● **Instruction**
Reproduce the entire listing word for word.

● **Available data**
◆ ◆ ◆ ◆ ◆ ◆ ◆
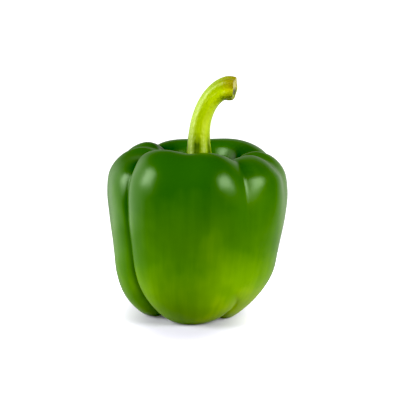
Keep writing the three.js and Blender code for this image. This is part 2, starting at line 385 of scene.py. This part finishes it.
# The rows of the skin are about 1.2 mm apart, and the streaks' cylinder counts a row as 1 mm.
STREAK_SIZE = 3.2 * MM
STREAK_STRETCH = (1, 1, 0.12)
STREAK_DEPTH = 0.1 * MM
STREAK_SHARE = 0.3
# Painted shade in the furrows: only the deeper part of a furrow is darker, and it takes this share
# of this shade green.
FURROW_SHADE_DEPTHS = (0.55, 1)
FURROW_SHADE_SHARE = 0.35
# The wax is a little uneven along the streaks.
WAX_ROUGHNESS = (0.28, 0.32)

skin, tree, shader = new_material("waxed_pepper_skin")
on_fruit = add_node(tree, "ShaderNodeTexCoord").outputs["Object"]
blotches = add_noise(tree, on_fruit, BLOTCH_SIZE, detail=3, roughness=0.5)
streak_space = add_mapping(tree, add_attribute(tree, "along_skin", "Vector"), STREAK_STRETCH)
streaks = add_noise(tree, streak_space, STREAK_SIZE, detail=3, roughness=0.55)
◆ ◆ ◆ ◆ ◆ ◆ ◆
● **Complete response**
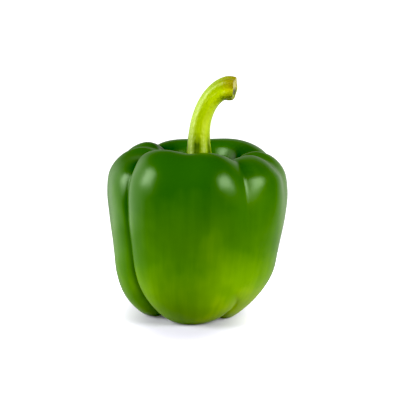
Keep writing the three.js and Blender code for this image. This is part 2, starting at line 385 of scene.py. This part finishes it.
# The rows of the skin are about 1.2 mm apart, and the streaks' cylinder counts a row as 1 mm.
STREAK_SIZE = 3.2 * MM
STREAK_STRETCH = (1, 1, 0.12)
STREAK_DEPTH = 0.1 * MM
STREAK_SHARE = 0.3
# Painted shade in the furrows: only the deeper part of a furrow is darker, and it takes this share
# of this shade green.
FURROW_SHADE_DEPTHS = (0.55, 1)
FURROW_SHADE_SHARE = 0.35
# The wax is a little uneven along the streaks.
WAX_ROUGHNESS = (0.28, 0.32)

skin, tree, shader = new_material("waxed_pepper_skin")
on_fruit = add_node(tree, "ShaderNodeTexCoord").outputs["Object"]
blotches = add_noise(tree, on_fruit, BLOTCH_SIZE, detail=3, roughness=0.5)
streak_space = add_mapping(tree, add_attribute(tree, "along_skin", "Vector"), STREAK_STRETCH)
streaks = add_noise(tree, streak_space, STREAK_SIZE, detail=3, roughness=0.55)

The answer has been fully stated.